Negli anni ’40 dipinge la Madonna del Cucito per l’Ospedale di Santo Spirito a Roma, ispirata a Guido Reni e al Domenichino. Quest’opera non è l’unica versione del fortunato soggetto: la prima, realizzata nel 1645, si trovava a Molfetta, presso la Cappella Passari della Chiesa di S. Bernardino, dalla quale fu trafugata nel 1970 e successivamente sostituita da una copia del pittore Nino Ronca. Nello stesso periodo eseguì, per i Frati di San Francesco da Paola in Sant’Andrea delle Fratte, la pala con San Giuseppe e San Carlo.
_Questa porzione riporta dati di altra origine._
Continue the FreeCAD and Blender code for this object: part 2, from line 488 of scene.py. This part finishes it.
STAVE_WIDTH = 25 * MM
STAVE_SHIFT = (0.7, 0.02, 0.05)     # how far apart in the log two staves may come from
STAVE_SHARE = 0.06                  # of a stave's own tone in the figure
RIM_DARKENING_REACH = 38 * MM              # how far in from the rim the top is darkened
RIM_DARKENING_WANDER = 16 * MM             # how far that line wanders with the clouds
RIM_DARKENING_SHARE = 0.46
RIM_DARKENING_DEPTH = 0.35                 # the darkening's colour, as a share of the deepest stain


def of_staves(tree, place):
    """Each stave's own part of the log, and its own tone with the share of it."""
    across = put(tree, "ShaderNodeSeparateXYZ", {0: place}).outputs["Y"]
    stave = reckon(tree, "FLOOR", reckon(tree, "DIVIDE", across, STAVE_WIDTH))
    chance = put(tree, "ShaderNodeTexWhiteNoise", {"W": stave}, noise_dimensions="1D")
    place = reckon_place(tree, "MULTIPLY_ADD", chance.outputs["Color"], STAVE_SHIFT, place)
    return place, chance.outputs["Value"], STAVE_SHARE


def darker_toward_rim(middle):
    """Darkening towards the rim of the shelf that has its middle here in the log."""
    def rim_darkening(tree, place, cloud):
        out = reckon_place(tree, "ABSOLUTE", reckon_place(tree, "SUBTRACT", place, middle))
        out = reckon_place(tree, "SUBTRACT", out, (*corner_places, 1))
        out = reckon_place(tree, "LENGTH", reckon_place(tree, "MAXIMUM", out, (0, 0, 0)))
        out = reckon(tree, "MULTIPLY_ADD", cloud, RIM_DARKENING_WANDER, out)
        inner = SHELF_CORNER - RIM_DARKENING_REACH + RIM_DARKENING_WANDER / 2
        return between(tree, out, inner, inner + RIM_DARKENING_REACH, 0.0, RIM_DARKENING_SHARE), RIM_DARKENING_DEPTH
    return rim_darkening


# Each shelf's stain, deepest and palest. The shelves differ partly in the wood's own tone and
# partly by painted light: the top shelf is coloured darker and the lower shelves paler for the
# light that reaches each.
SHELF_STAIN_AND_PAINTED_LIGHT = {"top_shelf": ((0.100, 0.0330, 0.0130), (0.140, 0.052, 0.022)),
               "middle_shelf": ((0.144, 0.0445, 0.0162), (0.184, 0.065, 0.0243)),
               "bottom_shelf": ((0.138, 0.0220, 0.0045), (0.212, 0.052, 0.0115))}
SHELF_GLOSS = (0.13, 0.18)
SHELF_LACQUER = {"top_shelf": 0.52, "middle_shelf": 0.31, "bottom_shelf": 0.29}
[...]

Verso il 1650 dipinse la Madonna del Riscatto nella Basilica di Santa Francesca Romana e fra il 1658 ed il 1659 affrescò la volta del Fuoco nell’attuale Palazzo Doria Pamphilj di Valmontone e due affreschi con l’ Estate e l’ Inverno, nel Palazzo Altieri.
A Valmontone Cozza incontrò Gaspard Dughet e il suo corregionale Mattia Preti, due artisti che ebbero una notevole influenza nella sua formazione. Al 1660 risale la grande Pala d’altare (olio su tela) per la Chiesa di Santa Maria della Cima a Genzano, dove, secondo il critico Mariano Apa, “si accentua la sua personale ricerca di riproposta del classicismo emiliano rinforzato da un naturalismo ora vivido dalle esperienze con il forte parlare del Mattia Preti”. Molto bella, sebbene rovinata, anche la Pala d’altare per il Duomo di Segni. Un’austera Madonna con Bambino e cherubini è conservata presso la Pinacoteca Provinciale di Bari.
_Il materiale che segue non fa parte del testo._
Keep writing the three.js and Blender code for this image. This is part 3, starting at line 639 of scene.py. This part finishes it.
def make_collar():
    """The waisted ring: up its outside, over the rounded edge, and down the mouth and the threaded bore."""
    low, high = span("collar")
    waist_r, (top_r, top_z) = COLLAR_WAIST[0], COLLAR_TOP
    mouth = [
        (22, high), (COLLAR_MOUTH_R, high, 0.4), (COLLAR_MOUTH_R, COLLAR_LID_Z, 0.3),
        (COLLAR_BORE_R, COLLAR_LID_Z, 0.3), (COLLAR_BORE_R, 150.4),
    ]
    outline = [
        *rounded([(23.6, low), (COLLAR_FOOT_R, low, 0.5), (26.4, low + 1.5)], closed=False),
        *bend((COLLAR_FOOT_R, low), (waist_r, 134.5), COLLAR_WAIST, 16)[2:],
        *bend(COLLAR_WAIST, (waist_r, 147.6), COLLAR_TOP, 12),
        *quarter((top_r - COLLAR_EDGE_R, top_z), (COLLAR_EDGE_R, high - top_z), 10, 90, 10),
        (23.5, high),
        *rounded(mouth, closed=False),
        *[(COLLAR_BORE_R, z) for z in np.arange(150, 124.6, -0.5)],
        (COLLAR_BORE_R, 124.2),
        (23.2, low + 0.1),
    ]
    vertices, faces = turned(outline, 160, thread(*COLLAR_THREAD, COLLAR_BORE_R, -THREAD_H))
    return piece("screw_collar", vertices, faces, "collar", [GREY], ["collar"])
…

Tra le altre sue opere presenti in tutt’Italia, emergono poi le bellissime tele raffiguranti la Madonna del Riscatto, custodita oggi nel refettorio del Collegio Nepomuceno di Roma, e la Madonna col bambino tra i Santi Gioacchino e Anna della chiesa di S. Egidio a Montalcino, in provincia di Siena. Due opere notevoli, in cui si avverte il superamento delle posizioni classicistiche iniziali e domenichiane verso un linguaggio più aperto agli sviluppi bolognesi e romani barocchi. Di grande rilievo anche il Ritrovamento di Mosè dei Pii Stabilimenti di S. Maria in Aquiro di Roma, ambientato in un paesaggio sensibile alla poetica di Dughet e di Salvator Rosa e le sue varie tele raffiguranti la Fuga in Egitto.
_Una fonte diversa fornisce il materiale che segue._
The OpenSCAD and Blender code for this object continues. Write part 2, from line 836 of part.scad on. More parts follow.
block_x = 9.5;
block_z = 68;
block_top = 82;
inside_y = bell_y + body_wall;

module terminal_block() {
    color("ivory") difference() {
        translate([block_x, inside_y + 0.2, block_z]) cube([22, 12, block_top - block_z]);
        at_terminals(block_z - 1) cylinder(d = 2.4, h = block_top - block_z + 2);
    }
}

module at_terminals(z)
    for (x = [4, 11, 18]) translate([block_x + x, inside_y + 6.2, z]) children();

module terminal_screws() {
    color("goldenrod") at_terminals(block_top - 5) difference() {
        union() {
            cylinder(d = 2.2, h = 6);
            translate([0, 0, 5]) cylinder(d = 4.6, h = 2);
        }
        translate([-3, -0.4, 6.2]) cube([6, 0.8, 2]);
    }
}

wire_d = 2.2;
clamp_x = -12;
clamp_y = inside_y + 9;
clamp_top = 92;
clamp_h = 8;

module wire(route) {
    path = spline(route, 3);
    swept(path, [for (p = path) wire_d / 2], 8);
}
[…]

Nel catalogo, edito dalla Rubettino, della mostra romana del 2007 a Palazzo Venezia (v. sopra) dedicata a Francesco Cozza, viene presentata, oltre alle opere esposte, tutta la sua produzione artistica, per cui il volume si pone come una vera e propria “opera omnia”. Il catalogo è inoltre corredato di ampi apparati contenenti tutti i nuovi documenti emersi dalle ricerche intraprese per questa occasione, come la presentazione critica, la trascrizione e le foto a colori del Trattato sulla Prospettiva scritto da Francesco Cozza e conservato nell’archivio storico dell’Accademia Nazionale di San Luca, opera di grande interesse ma ancora poco approfondita. In occasione di quella mostra Claudio Strinati, con ragione, ha dichiarato che Cozza non è certo interpretabile in chiave barocca ma neppure è un classicista nell’ ottica domenichiana. Fu qualcosa di diverso, in qualche modo un pittore inconfondibile rispetto a qualunque altro e con fama di uomo dotto e facondo.